The Year Without A Snowflake! The Little Snowplow Wishes for Snow by Lora Koehler

The Little Snowplow loved his job on the Mighty Mountain Road Crew. All year long, he helped the other trucks with the digging, pulling, and lifting.

But the Little Snowplow loved plowing snow most of all.

Little Snowplow was proud that last year he alone had been agile enough to dig Dump Truck out of an avalanche of snow, and as his birthday approaches, he longs to distinguish himself again, but as winter comes, there's not a snowflake to be seen on Mighty Mountain.

There's no snow in November, and a dearth of the white stuff in December. January is a bust, snow-wise, and in February, there's not a snowflake to be seen. Then it's March, almost spring and almost time for his birthday. Little Snowplow has done more than his share of mundane fall leaf removal and dreary dirt moving, but he's beginning to despair of heroic snowstorm duty.

His heavy-duty buddies notice his moping and try to cheer him up by suggesting some ice-dancing.
"How about the snowkey-pokey on ice?" suggests Water Truck.

Water Truck sprays down the parking lot and turns it into a ice rink, and all the Mighty Mountain trucks shake their bumpers all about.
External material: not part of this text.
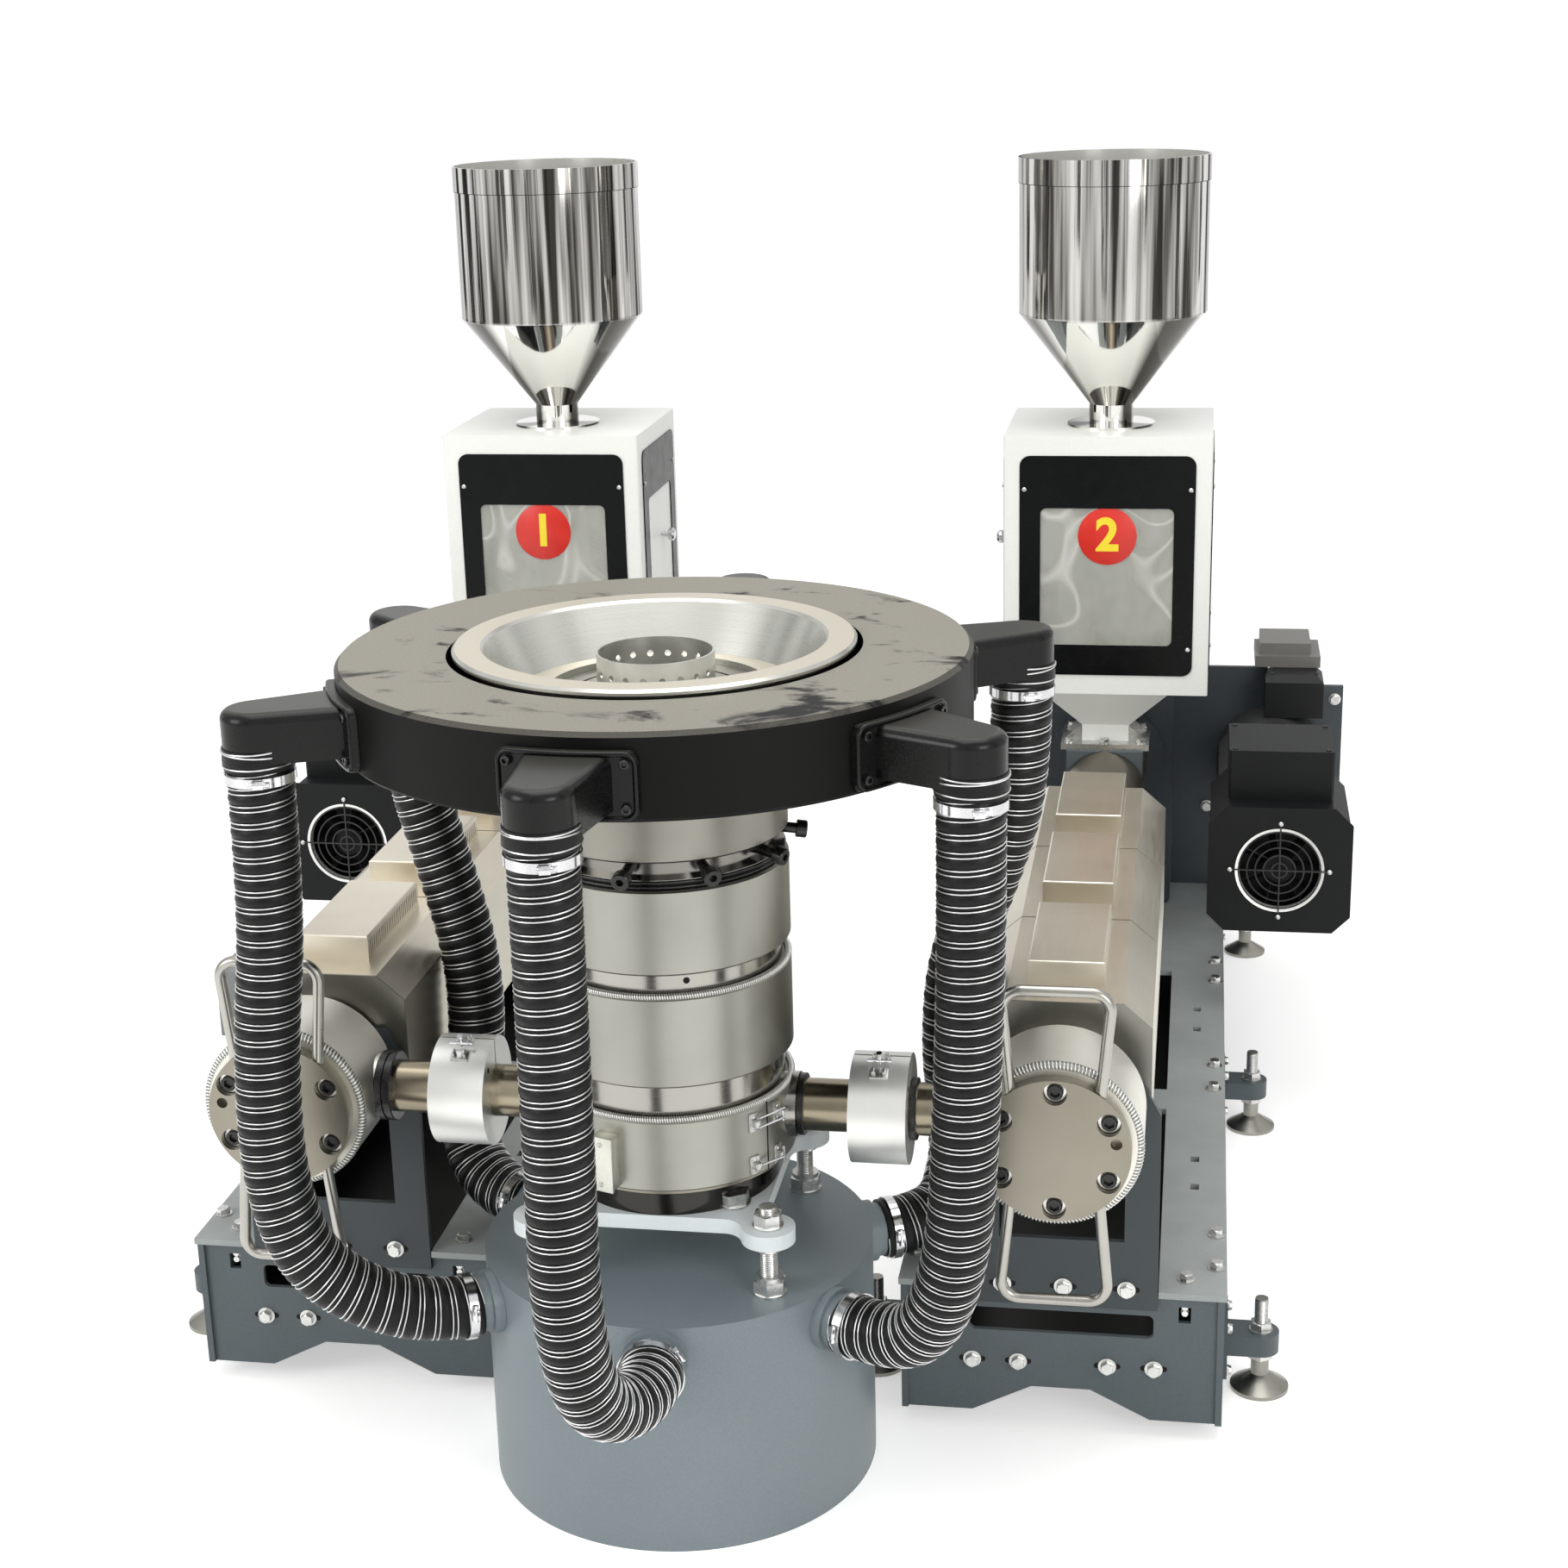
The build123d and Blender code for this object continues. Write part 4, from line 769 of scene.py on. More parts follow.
def at_length(line, wanted):
    """The point and direction at a length along a line."""
    gone = 0.0
    for before, after in zip(line, line[1:]):
        step = (after - before).length
        if gone + step >= wanted and step > 0:
            return before.lerp(after, (wanted - gone) / step), (after - before).normalized()
        gone += step
    return line[-1], (line[-1] - line[-2]).normalized()


# %% [markdown]
# The hose's skin is a tube that swells between the spiral's turns. Geometry Nodes sweeps a circle
# along the line, remembers how far along and how far round each point is, and then moves it in or
# out by a cosine of both, which makes a true screw form. The wires ride in the hollows: a second
# tree bends a straight line into a helix round the route, and sweeps a thin circle along it.

# %% Hose skin and wire trees
PITCH, WIRE_GAP, WIRE_RADIUS, SWELL = 0.0237, 0.0066, 0.0011, 0.0016
SKIN_STEP, SKIN_SIDES, WIRE_SIDES = 0.0034, 36, 5


def resampled(add, line, step):
    """The line as a curve with even steps, and how far along it each point is."""
    curve = add("MeshToCurve", {"Mesh": line})[0]
    even = add("ResampleCurve", {"Curve": curve, "Length": step}, mode="LENGTH")[0]
    return even, add("SplineParameter")["Length"]


def winding(add, along, pitch):
    """The spiral's angle at a length along the hose."""
    turns = add("ShaderNodeMath", [along, pitch], operation="DIVIDE")[0]
    return add("ShaderNodeMath", [turns, 2 * math.pi], operation="MULTIPLY")[0]


def close_sweep(add, shape, coat):
    """The end of a swept tree: smooth faces in their material."""
    close_tree(add, add("SetShadeSmooth", {0: shape, "Shade Smooth": True})[0], coat)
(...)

It's fun, but all the crew admit that it's looking like this year will go down as The Year Without A Snow Storm. Even Dump Truck is down in the dumps.
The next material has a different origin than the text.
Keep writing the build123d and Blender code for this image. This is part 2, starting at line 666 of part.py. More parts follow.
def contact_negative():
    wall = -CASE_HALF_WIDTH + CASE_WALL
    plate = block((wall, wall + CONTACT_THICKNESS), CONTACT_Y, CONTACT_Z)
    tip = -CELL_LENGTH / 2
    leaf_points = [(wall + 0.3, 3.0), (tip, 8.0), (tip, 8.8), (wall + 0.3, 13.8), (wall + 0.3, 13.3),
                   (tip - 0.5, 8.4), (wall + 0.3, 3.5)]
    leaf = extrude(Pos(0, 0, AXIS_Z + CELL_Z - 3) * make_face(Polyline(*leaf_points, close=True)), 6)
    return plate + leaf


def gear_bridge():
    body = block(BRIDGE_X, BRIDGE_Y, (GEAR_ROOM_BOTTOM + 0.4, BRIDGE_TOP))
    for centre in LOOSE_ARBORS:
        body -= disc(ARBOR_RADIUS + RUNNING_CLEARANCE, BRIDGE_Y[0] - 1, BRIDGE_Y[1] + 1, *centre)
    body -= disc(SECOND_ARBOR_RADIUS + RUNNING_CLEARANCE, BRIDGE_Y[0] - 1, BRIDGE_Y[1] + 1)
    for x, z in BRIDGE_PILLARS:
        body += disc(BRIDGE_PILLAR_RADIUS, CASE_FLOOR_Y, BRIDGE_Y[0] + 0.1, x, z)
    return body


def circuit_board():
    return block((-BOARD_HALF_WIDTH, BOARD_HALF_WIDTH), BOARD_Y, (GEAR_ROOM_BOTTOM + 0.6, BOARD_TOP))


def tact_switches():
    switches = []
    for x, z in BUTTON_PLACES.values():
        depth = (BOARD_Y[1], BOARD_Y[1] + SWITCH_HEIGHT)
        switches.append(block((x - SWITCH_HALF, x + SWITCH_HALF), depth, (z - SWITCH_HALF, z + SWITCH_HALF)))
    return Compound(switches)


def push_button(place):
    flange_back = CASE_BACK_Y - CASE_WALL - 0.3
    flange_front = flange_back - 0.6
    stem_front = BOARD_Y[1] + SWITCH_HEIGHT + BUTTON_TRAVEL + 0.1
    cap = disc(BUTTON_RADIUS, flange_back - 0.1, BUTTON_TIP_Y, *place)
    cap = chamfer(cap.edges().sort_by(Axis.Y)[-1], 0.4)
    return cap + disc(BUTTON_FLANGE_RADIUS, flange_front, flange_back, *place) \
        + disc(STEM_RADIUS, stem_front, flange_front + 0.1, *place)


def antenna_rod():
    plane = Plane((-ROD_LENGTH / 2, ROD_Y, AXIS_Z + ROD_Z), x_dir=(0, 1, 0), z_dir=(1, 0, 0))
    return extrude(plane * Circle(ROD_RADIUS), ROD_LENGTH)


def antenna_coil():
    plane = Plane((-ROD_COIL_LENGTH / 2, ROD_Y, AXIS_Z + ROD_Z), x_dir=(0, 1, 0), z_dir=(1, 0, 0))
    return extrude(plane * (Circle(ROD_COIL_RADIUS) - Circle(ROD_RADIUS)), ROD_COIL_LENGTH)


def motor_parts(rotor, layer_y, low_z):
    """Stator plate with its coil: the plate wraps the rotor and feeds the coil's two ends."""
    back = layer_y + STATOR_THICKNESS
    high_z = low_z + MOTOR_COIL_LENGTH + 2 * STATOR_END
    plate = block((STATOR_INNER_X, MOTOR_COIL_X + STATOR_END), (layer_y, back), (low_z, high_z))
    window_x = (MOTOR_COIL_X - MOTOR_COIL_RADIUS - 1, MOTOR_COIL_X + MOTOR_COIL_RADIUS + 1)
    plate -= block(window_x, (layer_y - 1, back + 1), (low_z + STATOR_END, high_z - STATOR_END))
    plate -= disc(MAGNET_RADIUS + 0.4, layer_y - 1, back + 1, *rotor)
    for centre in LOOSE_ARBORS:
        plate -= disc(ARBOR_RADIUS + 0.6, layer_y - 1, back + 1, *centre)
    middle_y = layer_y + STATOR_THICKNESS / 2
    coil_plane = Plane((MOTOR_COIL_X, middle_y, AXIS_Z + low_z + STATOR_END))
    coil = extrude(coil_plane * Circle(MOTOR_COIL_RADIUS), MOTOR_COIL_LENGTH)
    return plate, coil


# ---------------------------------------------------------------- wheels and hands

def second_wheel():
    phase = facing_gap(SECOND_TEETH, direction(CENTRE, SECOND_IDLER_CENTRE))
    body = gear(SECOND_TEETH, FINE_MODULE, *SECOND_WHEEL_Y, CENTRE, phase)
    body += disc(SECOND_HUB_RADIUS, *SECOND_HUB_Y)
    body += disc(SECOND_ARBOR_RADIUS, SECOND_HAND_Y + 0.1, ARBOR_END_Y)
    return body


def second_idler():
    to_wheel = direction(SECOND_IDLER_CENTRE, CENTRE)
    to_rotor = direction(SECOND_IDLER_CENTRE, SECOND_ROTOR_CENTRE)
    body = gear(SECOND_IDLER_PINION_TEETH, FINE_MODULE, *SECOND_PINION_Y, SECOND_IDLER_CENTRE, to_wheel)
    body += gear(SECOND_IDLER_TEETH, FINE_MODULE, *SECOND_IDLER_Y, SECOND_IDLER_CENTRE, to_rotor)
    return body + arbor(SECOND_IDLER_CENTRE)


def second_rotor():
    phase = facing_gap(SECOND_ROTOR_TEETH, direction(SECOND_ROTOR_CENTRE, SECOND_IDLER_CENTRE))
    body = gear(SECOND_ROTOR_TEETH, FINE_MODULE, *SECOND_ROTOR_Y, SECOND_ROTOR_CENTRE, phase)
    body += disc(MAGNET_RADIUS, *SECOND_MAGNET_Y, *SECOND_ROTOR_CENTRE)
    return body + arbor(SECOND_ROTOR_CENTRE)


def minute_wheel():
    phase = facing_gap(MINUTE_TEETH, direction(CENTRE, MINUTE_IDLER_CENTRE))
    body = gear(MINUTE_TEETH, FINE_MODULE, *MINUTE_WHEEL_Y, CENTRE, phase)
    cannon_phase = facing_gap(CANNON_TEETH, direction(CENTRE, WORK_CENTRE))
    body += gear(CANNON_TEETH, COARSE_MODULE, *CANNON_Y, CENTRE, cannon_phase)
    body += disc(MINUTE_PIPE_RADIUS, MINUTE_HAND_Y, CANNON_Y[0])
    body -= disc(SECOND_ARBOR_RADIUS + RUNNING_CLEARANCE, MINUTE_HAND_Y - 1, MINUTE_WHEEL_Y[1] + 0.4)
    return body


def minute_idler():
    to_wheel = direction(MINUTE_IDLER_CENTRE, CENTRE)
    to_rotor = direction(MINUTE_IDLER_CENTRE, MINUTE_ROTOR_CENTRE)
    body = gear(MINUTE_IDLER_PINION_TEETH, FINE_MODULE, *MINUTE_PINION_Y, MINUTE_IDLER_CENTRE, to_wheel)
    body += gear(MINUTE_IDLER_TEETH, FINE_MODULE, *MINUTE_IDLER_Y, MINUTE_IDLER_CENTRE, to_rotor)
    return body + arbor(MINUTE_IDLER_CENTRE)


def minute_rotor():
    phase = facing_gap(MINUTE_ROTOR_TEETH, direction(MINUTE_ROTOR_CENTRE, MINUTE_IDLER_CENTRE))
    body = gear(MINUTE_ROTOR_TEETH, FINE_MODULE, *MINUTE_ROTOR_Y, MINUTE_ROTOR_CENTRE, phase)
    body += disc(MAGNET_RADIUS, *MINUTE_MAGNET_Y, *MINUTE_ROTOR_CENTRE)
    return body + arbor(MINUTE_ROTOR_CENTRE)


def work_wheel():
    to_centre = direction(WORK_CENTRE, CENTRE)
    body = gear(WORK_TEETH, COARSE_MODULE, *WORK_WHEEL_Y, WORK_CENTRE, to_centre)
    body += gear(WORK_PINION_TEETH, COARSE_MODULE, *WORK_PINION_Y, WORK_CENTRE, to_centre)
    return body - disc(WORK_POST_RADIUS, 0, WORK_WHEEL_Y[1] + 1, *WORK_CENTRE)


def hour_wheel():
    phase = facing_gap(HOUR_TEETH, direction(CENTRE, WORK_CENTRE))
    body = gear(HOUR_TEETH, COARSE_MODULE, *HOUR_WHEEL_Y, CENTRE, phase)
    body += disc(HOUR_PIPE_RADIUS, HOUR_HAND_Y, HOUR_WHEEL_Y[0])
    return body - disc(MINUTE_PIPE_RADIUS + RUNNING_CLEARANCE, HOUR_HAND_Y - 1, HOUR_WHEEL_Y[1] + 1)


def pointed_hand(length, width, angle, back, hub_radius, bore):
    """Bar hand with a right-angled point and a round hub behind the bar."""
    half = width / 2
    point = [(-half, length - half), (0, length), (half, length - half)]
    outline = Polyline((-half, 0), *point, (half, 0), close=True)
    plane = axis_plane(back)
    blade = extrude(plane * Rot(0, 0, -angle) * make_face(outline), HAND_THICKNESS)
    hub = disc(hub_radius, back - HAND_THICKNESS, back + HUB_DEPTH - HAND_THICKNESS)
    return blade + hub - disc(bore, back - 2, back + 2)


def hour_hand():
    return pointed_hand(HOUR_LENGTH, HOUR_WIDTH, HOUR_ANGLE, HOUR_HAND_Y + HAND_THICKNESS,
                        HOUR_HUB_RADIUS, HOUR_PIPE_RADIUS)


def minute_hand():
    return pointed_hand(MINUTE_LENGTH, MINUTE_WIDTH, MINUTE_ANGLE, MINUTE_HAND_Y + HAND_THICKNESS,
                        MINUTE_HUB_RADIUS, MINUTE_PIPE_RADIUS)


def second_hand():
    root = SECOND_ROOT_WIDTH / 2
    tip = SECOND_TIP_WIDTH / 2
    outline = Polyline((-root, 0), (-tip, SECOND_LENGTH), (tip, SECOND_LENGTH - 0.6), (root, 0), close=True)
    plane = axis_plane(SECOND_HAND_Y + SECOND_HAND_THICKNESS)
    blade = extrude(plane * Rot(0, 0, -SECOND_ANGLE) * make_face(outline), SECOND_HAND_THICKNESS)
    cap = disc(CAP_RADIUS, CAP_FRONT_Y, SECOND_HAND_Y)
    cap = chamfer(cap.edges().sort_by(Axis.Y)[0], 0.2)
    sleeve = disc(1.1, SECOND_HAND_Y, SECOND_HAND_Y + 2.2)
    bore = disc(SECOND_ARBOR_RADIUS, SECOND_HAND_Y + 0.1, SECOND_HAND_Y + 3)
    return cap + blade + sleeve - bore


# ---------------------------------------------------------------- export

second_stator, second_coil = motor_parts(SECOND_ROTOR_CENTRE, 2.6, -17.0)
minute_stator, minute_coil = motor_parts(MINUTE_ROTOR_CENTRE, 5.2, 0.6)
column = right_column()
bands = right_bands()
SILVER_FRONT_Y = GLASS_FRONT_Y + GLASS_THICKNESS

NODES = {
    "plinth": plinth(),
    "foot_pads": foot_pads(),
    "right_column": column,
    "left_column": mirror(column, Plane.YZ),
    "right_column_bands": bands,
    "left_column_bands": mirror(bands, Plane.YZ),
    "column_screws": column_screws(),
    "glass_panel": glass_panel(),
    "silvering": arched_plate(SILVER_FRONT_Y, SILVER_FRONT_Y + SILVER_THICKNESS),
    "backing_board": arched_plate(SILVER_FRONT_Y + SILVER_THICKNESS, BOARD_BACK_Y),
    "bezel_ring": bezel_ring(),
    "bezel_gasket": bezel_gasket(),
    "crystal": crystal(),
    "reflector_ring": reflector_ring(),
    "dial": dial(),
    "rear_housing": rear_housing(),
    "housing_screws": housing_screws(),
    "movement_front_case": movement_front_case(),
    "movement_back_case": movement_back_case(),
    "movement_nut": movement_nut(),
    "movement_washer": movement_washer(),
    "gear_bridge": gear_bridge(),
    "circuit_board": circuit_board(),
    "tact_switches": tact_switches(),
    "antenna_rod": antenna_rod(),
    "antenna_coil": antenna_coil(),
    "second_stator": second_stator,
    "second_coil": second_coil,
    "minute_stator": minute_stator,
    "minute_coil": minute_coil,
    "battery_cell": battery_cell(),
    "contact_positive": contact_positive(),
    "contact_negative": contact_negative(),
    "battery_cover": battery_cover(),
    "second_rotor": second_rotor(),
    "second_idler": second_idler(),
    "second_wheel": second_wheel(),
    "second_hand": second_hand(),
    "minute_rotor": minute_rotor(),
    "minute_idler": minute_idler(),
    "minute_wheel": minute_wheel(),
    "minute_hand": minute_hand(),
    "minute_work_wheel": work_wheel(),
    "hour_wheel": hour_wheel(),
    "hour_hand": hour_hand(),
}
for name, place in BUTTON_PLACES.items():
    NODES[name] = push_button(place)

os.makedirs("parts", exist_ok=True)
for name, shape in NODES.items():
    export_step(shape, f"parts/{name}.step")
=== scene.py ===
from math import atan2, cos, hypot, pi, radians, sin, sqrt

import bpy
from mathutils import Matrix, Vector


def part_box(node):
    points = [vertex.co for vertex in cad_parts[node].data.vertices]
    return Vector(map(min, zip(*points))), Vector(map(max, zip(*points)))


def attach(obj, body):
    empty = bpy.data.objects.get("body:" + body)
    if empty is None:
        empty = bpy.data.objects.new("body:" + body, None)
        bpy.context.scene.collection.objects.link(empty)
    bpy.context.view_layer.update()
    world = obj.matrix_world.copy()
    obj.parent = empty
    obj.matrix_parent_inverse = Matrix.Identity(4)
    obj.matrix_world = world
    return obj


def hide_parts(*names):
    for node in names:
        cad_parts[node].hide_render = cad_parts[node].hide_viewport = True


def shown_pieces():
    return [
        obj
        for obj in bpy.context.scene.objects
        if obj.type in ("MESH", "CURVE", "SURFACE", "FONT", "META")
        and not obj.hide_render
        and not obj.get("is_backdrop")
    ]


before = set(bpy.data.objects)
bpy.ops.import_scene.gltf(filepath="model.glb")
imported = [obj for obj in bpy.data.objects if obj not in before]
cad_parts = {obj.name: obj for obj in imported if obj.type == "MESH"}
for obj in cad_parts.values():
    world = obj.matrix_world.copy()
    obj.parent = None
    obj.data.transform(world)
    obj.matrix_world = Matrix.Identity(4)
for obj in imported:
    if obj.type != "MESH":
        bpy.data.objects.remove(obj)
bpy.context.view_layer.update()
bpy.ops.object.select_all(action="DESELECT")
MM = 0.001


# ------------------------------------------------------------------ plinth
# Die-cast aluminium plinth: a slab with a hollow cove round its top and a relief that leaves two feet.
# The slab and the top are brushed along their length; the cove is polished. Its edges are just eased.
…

Still, the Mighty Mountain Road Crew push on with plans for Little Snowplow's birthday party.
But when he woke up on his birthday--

SNOW!

Beep, BEEP, VROOM!

Time to roll! Duty calls, and Little Snowplow cheerily rolls out with his big buddies to keep the streets open, and when the all-clear is declared, it's time to celebrate, in Lora Koehler's The Little Snowplow Wishes for Snow (Candlewick Press, 2019). In this sequel to her 2015 New York Times best-seller, The Little Snowplow (see review here), Koehler and illustrator Jake Parker's comedic characters celebrate the can-do spirit of those classic anthropomorphic mechanized heroes of children's literature, with the subtext that sometimes waiting makes for the coolest surprises.